FILE: Health care costs

(The Center Square) – Two Washington State Democratic lawmakers introduced legislation this week that would fund access to health care by imposing an income tax on the annual pay of certain highly compensated hospital employees.

The bill comes after the Washington State Supreme Court ruled last month that the state’s capital gains tax – a 7% tax on profits of more than $250,000 from the sale of assets like stocks and bonds – was constitutional, essentially saying that an excise tax could be applied to income.

“Beginning January 1, 2024, for taxes due in 2025, an excess compensation tax is imposed on the hospitals that pay covered employees excess compensation,” reads Senate Bill 5767, which was introduced Monday by Sen. Christine Rolfes, D-Bainbridge Island, chair of the Senate Ways & Means Committee, and Sen. Emily Randall, D-Bremerton. “The tax equals the sum of the annual total compensation ... of any covered employee that is paid excess compensation during the tax year, multiplied by 7.5 percent.”

SB 5767 defines excess compensation as “the annual total compensation of a covered employee ... that exceeds 10 times the average annual wage most recently published, as of December 31st of the tax year, by the employment security department.”

The Center Square reached out to Rolfes’ office to ask if the introduction of SB 5767 was related to the recent Supreme Court decision on the capital gains tax, but did not receive a response.

Sen. Manka Dhingra, D-Redmond, took a stab at addressing SB 5767 during Tuesday morning’s media availability event held by Democratic leaders to discuss the legislative session.

“I think it’s always interesting when bills drop later on in the session, and I know I was surprised to see that one,” the Senate deputy majority leader said. “But, you know, you keep hearing a lot about wealth inequities in our state and, you know, I think everyone widely recognizes that we have an upside down tax structure.”

“And I think it’s always great to hear from people about their ideas on how to address inequities in our state,” she added.

At their own media availability event 30 minutes earlier, Republican leaders were not amused.

“You know, this is such a worrisome phenomenon now,” Rep. J.T. Wilcox, R-Yelm, said of SB 5767. “It’s not just about taxes; it’s about the idea that, you know, you demonize a group and you use the Legislature to go after them.”

“And if anybody thinks they won’t be part of some unpopular groups sometime, they should think again. The idea of using legislation to attack individual groups, small groups of people, is just so corrosive,” the House Republican leader continued.

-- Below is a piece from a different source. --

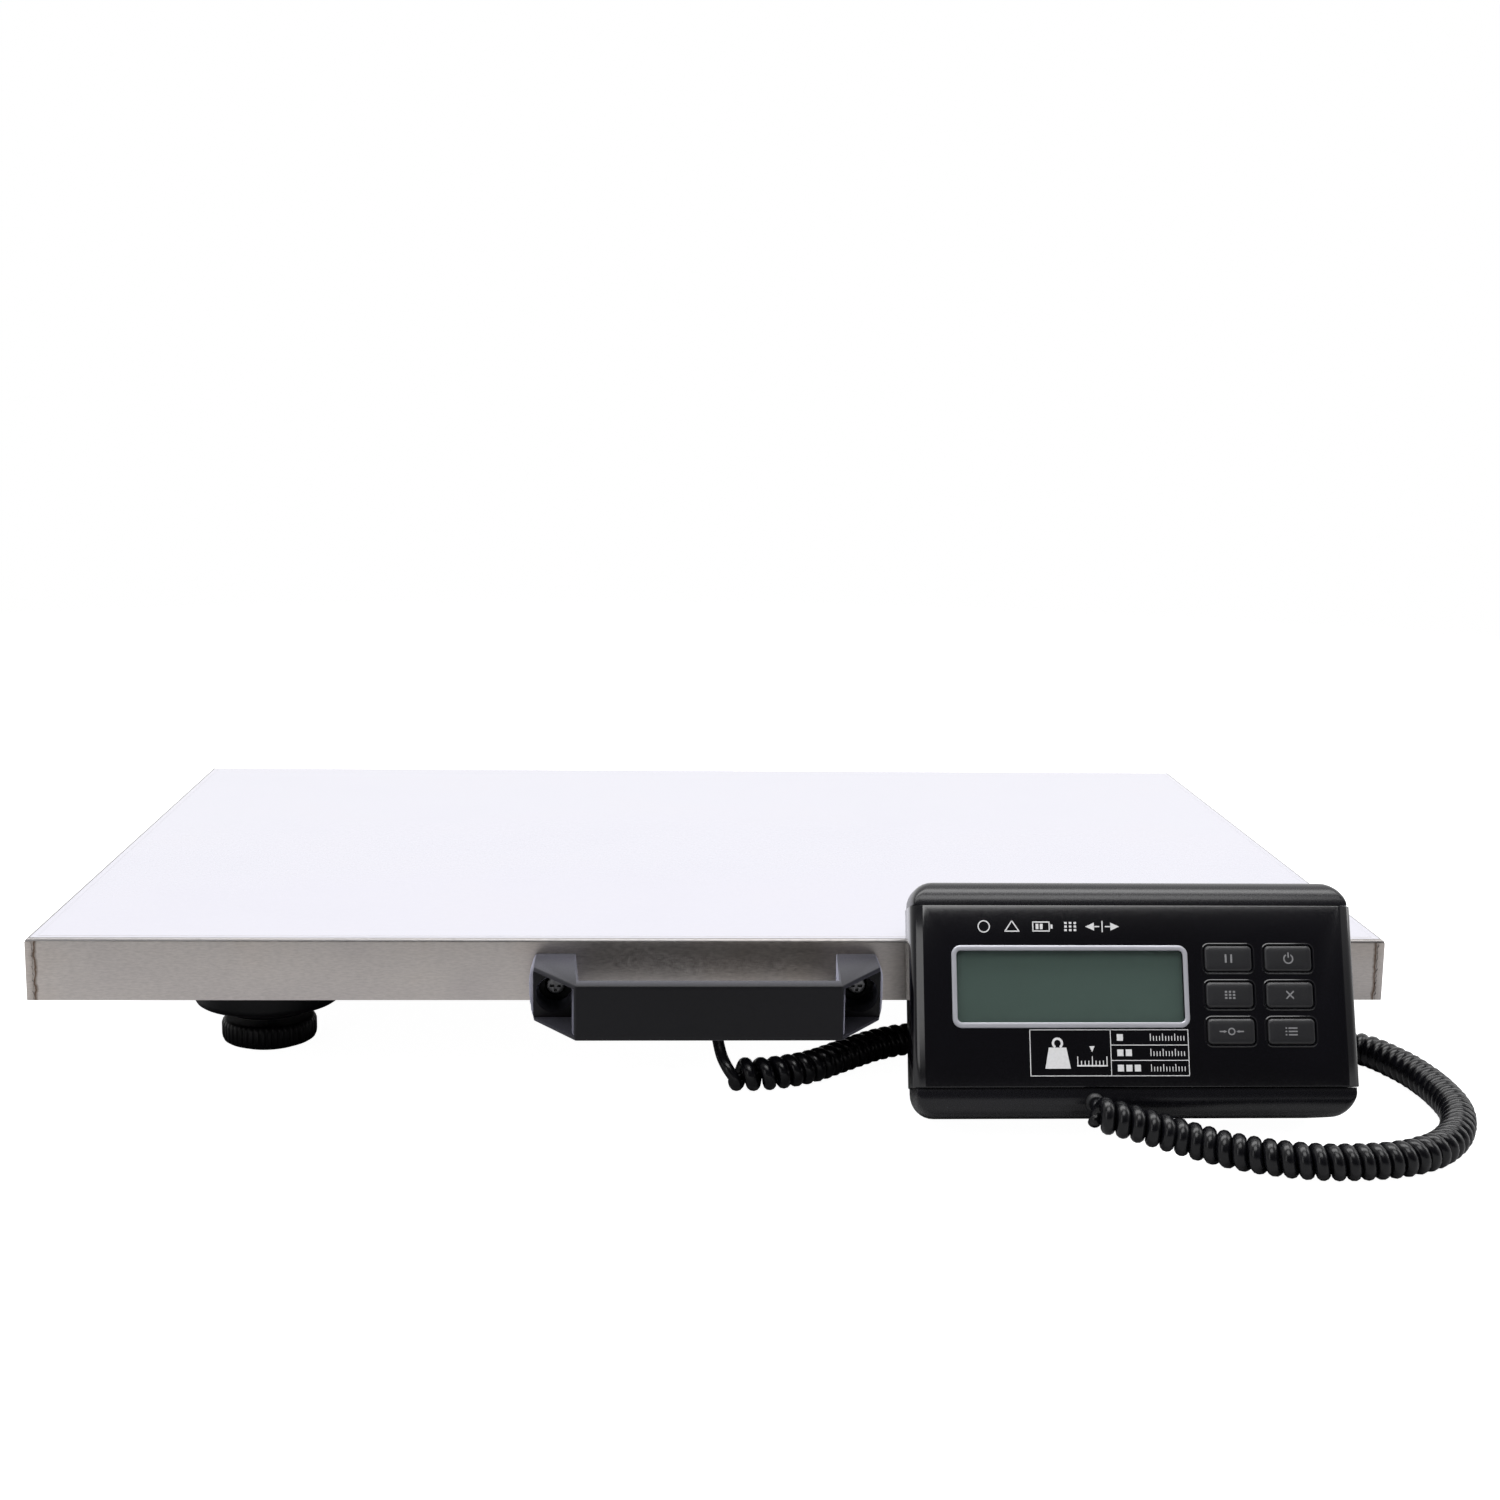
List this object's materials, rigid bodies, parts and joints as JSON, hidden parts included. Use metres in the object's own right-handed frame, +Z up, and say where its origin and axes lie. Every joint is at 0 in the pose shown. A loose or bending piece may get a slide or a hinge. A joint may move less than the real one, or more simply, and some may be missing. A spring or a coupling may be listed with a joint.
{
  "type": "platform scale",
  "caption": "Low stainless platform scale on levelling load-cell feet, with a front carry handle and a separate leaning display unit on a curly cord.",
  "frame": {"origin": "on the floor, under the middle of the box that holds the platform and the indicator", "axes": "+Z up; +X to the right along the deck's long side; the front, with handle and indicator, faces -Y"},
  "size_m": [0.6307, 0.5087, 0.1042],
  "materials": {
    "stainless": "brushed",
    "frame_paint": "satin",
    "cell_alloy": "satin",
    "foot_plastic": "moulded",
    "foot_rubber": "matte",
    "zinc_steel": "zinc plated",
    "brass": "turned",
    "handle_plastic": "fine moulded grain",
    "box_plastic": "moulded",
    "board": "solder mask",
    "lead_jacket": "PVC",
    "clip_nylon": "nylon",
    "cord_jacket": "satin polyurethane",
    "relief_rubber": "satin",
    "case_plastic": "satin",
    "cover_plastic": "polished",
    "bezel_silver": "silver satin",
    "display_glass": "clear",
    "lcd_panel": "unlit grey green",
    "keypad_rubber": "silicone",
    "key_plastic": "satin",
    "battery_can": "satin",
    "small_black": "moulded"
  },
  "bodies": {
    "platform": {"deck_pan": "stainless", "frame_rail_front": "frame_paint", "frame_rail_back": "frame_paint", "frame_rail_left": "frame_paint", "frame_rail_right": "frame_paint", "frame_cross_members": "frame_paint", "foot_plates": "frame_paint", "load_cell_housing_fl": "foot_plastic", "load_cell_housing_fr": "foot_plastic", "load_cell_housing_bl": "foot_plastic", "load_cell_housing_br": "foot_plastic", "load_cell_fl": "cell_alloy", "load_cell_fr": "cell_alloy", "load_cell_bl": "cell_alloy", "load_cell_br": "cell_alloy", "load_bushes": "brass", "housing_screws": "zinc_steel", "handle": "handle_plastic", "handle_screws": "zinc_steel", "junction_box": "box_plastic", "junction_lid": "box_plastic", "junction_board": "board", "sensor_leads": "lead_jacket", "lead_clips": "clip_nylon", "cord_gland": "relief_rubber", "cord_tail_platform": "cord_jacket", "cord_coil": "cord_jacket"},
    "foot_fl": {"foot_pad_fl": "foot_rubber"},
    "foot_fr": {"foot_pad_fr": "foot_rubber"},
    "foot_bl": {"foot_pad_bl": "foot_rubber"},
    "foot_br": {"foot_pad_br": "foot_rubber"},
    "knob_fl": {"foot_knob_fl": "foot_plastic", "foot_stud_fl": "zinc_steel"},
    "knob_fr": {"foot_knob_fr": "foot_plastic", "foot_stud_fr": "zinc_steel"},
    "knob_bl": {"foot_knob_bl": "foot_plastic", "foot_stud_bl": "zinc_steel"},
    "knob_br": {"foot_knob_br": "foot_plastic", "foot_stud_br": "zinc_steel"},
    "indicator": {"cord_tail_indicator": "cord_jacket", "strain_relief": "relief_rubber", "indicator_back_case": "case_plastic", "indicator_front_cover": "cover_plastic", "lcd_bezel": "bezel_silver", "lcd_window": "display_glass", "lcd_module": "lcd_panel", "display_board": "board", "keypad_mat": "keypad_rubber", "battery": "battery_can", "battery_snap": "small_black", "dc_jack": "small_black", "buzzer": "small_black", "case_screws": "zinc_steel"},
    "key_hold": {"key_hold": "key_plastic"},
    "key_power": {"key_power": "key_plastic"},
    "key_count": {"key_count": "key_plastic"},
    "key_clear": {"key_clear": "key_plastic"},
    "key_tare": {"key_tare": "key_plastic"},
    "key_mode": {"key_mode": "key_plastic"},
    "battery_door": {"battery_door": "case_plastic"}
  },
  "joints": [
    {"name": "foot_fl_height", "type": "slide", "parent": "platform", "child": "foot_fl", "axis": [0, 0, 1], "range_m": [-0.004, 0.002]},
    {"name": "foot_fl_turn", "type": "hinge", "parent": "foot_fl", "child": "knob_fl", "pos_m": [-0.211, -0.08385, 0], "axis": [0, 0, 1], "range_deg": [-950, 470]},
    {"name": "foot_fr_height", "type": "slide", "parent": "platform", "child": "foot_fr", "axis": [0, 0, 1], "range_m": [-0.004, 0.002]},
    {"name": "foot_fr_turn", "type": "hinge", "parent": "foot_fr", "child": "knob_fr", "pos_m": [0.211, -0.08385, 0], "axis": [0, 0, 1], "range_deg": [-950, 470]},
    {"name": "foot_bl_height", "type": "slide", "parent": "platform", "child": "foot_bl", "axis": [0, 0, 1], "range_m": [-0.004, 0.002]},
    {"name": "foot_bl_turn", "type": "hinge", "parent": "foot_bl", "child": "knob_bl", "pos_m": [-0.211, 0.14815, 0], "axis": [0, 0, 1], "range_deg": [-950, 470]},
    {"name": "foot_br_height", "type": "slide", "parent": "platform", "child": "foot_br", "axis": [0, 0, 1], "range_m": [-0.004, 0.002]},
    {"name": "foot_br_turn", "type": "hinge", "parent": "foot_br", "child": "knob_br", "pos_m": [0.211, 0.14815, 0], "axis": [0, 0, 1], "range_deg": [-950, 470]},
    {"name": "indicator_pull", "type": "slide", "parent": "platform", "child": "indicator", "axis": [0, -1, 0], "range_m": [0, 0.12], "deforming": ["cord_coil"]},
    {"name": "key_hold_press", "type": "slide", "parent": "indicator", "child": "key_hold", "axis": [0, 0.9336, -0.3584], "range_m": [0, 0.001], "stiffness_N_per_m": 600, "deforming": ["keypad_mat"]},
    {"name": "key_power_press", "type": "slide", "parent": "indicator", "child": "key_power", "axis": [0, 0.9336, -0.3584], "range_m": [0, 0.001], "stiffness_N_per_m": 600, "deforming": ["keypad_mat"]},
    {"name": "key_count_press", "type": "slide", "parent": "indicator", "child": "key_count", "axis": [0, 0.9336, -0.3584], "range_m": [0, 0.001], "stiffness_N_per_m": 600, "deforming": ["keypad_mat"]},
    {"name": "key_clear_press", "type": "slide", "parent": "indicator", "child": "key_clear", "axis": [0, 0.9336, -0.3584], "range_m": [0, 0.001], "stiffness_N_per_m": 600, "deforming": ["keypad_mat"]},
    {"name": "key_tare_press", "type": "slide", "parent": "indicator", "child": "key_tare", "axis": [0, 0.9336, -0.3584], "range_m": [0, 0.001], "stiffness_N_per_m": 600, "deforming": ["keypad_mat"]},
    {"name": "key_mode_press", "type": "slide", "parent": "indicator", "child": "key_mode", "axis": [0, 0.9336, -0.3584], "range_m": [0, 0.001], "stiffness_N_per_m": 600, "deforming": ["keypad_mat"]},
    {"name": "battery_door_slide", "type": "slide", "parent": "indicator", "child": "battery_door", "axis": [1, 0, 0], "range_m": [0, 0.012]}
  ],
  "couplings": [
    {"joint": "foot_fl_height", "follows": "foot_fl_turn", "m_per_rad": 0.00023873},
    {"joint": "foot_fr_height", "follows": "foot_fr_turn", "m_per_rad": 0.00023873},
    {"joint": "foot_bl_height", "follows": "foot_bl_turn", "m_per_rad": 0.00023873},
    {"joint": "foot_br_height", "follows": "foot_br_turn", "m_per_rad": 0.00023873}
  ]
}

Sen. John Braun, R-Centralia, noted that even before the Supreme Court’s decision on the capital gains tax, Democrats had introduced legislation that would increase the capital gains tax rate and lower the value exemption, applying the tax to many more Washingtonians with capital gains income.

Senate Bill 5335, which has not made it past the committee stage, would increase the captain gains tax from 7% to 8.5% and lower the threshold from $250,000 to $15,000.

“And we’ve been saying all along that if they get the ruling they ultimately got, that this is going to be a gateway to additional taxes on a whole realm of organizations and people around our state," Braun said. "And I think this bill is probably a message given we’re in – we have less than three weeks left in the session – is an indication of where people are going to go when they either, as J.T. said, have concerns about a particular organization or they just need to find extra money to do something else with."

Look for more excise taxes in the future, he pointed out.

“I would be shocked if when we come back into session next year we don’t have a myriad of different excise tax bills that go after different organizations and different groups of people, all for perhaps noteworthy causes but not done in a way that is, I think, in keeping with our constitution or in a way that’s fair and balanced,” Braun said.